In August, Newsweek put a chimpanzee on its cover to illustrate an article, derided by academics, activists and other critics as poorly reported and deeply flawed, about the possible origins of the Ebola virus and about how the consumption of bush meat could be serve as a back door or entry point for the virus into the United States.  In the past, some scientists have theorized that people contracted the disease by eating the flesh of monkeys or chimpanzees.  More recently, however, scientists have focused their attention on fruit bats, considered a delicacy in some parts of West Africa – which made the magazine’s choice of a primate for its cover all the more curious.
“Far from presenting a legitimate public health concern, the authors of the piece and the editorial decision to use chimpanzee imagery on the cover have placed Newsweek squarely in the center of a long and ugly tradition of treating Africans as savage animals and the African continent as a dirty, diseased place to be feared,” Laura Seay, an assistant professor of government at Colby College and Kim Yi Dionne, an assistant professor of government at Smith College, wrote in a joint Washington Post op-ed.
Trans-border pandemics have afflicted mankind since humans first set foot on the planet. In recent years, many countries have to had make difficult decisions about managing epidemics like mad cow, bird flu and MERS. But the arguments for managing the disease seemed well reasoned and logical.

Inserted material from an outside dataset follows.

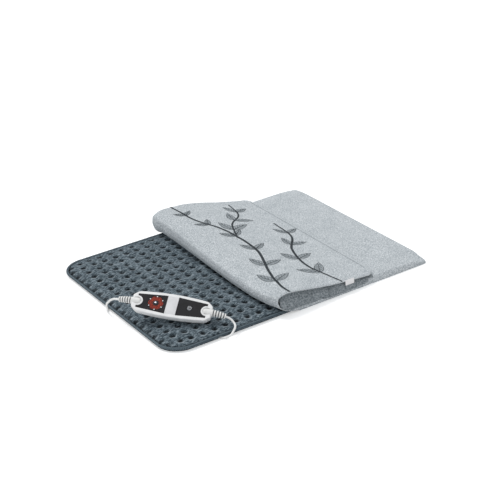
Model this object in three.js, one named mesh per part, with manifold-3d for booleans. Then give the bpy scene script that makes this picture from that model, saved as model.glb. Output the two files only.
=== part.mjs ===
// Heating pad with a hand controller, lying flat with its cover turned back.
// Millimetres, +Z up. The origin is on the table, under the middle of the pad and cover.
import * as THREE from 'three';
import { mergeVertices } from 'three/addons/utils/BufferGeometryUtils.js';
import Module from 'manifold-3d';

const wasm = await Module();
wasm.setup();

// Driving dimensions, shared by all pieces
const padLength = 432;
const padWidth = 330;
const padCornerRadius = 36;
const clearance = 0.3;
const overrun = 1;

// Pad: a quilted top, a backing, a rolled edge, and the heating layer between them
const pad = {
  backingThickness: 4.6,
  crownHeight: 11.3,
  tuftHeight: 7.7,
  edgeHeight: 6.2,
  crownSlope: 0.19,
  tuftSlope: 0.09,
  endBand: 7.5,
  sideBand: 16,
  tuftPitchX: 18.1,
  tuftPitchY: 17.4,
  pipingRadius: 1.5,
  pipingHeight: 5.2,
  grooveWidth: 4.6,
  grooveHeight: 3.8,
};
const heating = {
  edgeDistance: 24,
  pocketDepth: 2.3,
  carrierThickness: 0.5,
  wireRadius: 0.6,
  wirePitch: 25,
  wireMargin: 9,
  sensorLength: 9,
  sensorWidth: 4,
  sensorHeight: 1.1,
  sensorY: 6.2,
};

// Cover: an under sheet, and an upper sheet that is turned back over itself in a soft roll
const cover = {
  thickness: 1.6,
  liningThickness: 1.4,
  underThickness: 1.6,
  underStartX: -8,
  padGap: 1,
  endSlack: 1.5,
  cornerRadius: 7,
  foldXFront: -43,
  foldXBack: -50,
  riseFront: 22.6,
  riseBack: 34.4,
  flapEndX: 124,
  flapCornerRadius: 12,
  liningEdge: 6,
  tabLength: 15,
  tabDrop: 8,
  tabThickness: 0.9,
  tabX: 79,
  gussetThickness: 1.4,
  gussetGap: 0.5,
  gussetMouth: 2.4,
};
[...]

In the late 1970s and early 1980s large numbers of White homosexual North American males and IV drug users started dying mysteriously following lengthy, incurable illnesses. It took a while for scientists to figure that all of them carried a virus that suppressed or destroyed the immune system. And it took even longer for researchers to develop medications to ensure that being infected by the virus that causes AIDS did not have to be a guaranteed death sentence.
During those dark days, as scientists struggled to get to the bottom of the mystery, the disease disproportionately afflicted another group of people: Haitians. No one seemed to understand why. But a few came up with a theory that made sense. For decades, Haiti had been a major destination for sexual tourists from North America. For next to nothing, one observer said, a little Haitian boy could be had.  The theorists speculated that the disease migrated to Africa when a significant number of Haitians moved to the Congo for work. These theories became the source of much finger pointing on the part of many Caribbean nations as the AIDS epidemic seemed to spiral out of control in the 80s.
But in spite of the threat to public health, there was no clamor to bar White males from certain colleges or to keep them out of certain countries. Imagine if the shoe was on the other foot.
Maybe the world hasn’t changed that much.